This code snippet will read each image from the “image_path” column and store the base64-string with image data in the “image_base64” column.

import os
import pandas as pd
from datarobot.helpers.binary_data_utils import get_encoded_image_contents_from_paths

dataset_dir = '/home/user/data/predictions'
file_in = os.path.join(dataset_dir, 'data.csv')
file_out = os.path.join(dataset_dir, 'out.csv')

df = pd.read_csv(file_in)
df['image_base64'] = get_encoded_image_contents_from_paths(df['image_path'])
df.to_csv(file_out, index=False)

The same helper function will work with other iterables:

import os
from datarobot.helpers.binary_data_utils import get_encoded_image_contents_from_paths

images_dir = '/home/user/data/predictions/images'
images_absolute_paths = [
    os.path.join(images_dir, file) for file in ['animal01.jpg', 'animal02.jpg', 'animal03.png']
]

images_base64 = get_encoded_image_contents_from_paths(images_absolute_paths)

There is also one helper function to work with remote data.
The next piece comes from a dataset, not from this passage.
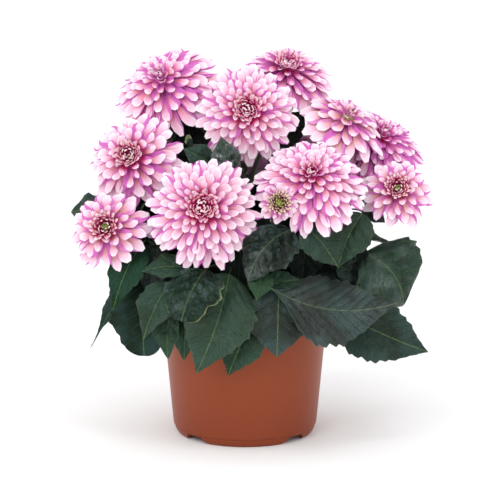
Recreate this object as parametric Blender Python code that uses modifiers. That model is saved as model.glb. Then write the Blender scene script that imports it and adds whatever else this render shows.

This function retrieves binary content from specified URLs, transforms the images, and returns base64-encoded strings (in the the same way as it does for images loaded from local paths).

Example:

import os
from datarobot.helpers.binary_data_utils import get_encoded_image_contents_from_urls

image_urls = [
    'https://<YOUR_SERVER_ADDRESS>/animal01.jpg',
    'https://<YOUR_SERVER_ADDRESS>/animal02.jpg',
    'https://<YOUR_SERVER_ADDRESS>/animal03.png'
]

images_base64 = get_encoded_image_contents_from_urls(image_urls)

Examples of helper functions up to this points have used default settings. If needed, the following functions allow for further customization by passing explicit parameters related to error handling, image transformations, and request header customization.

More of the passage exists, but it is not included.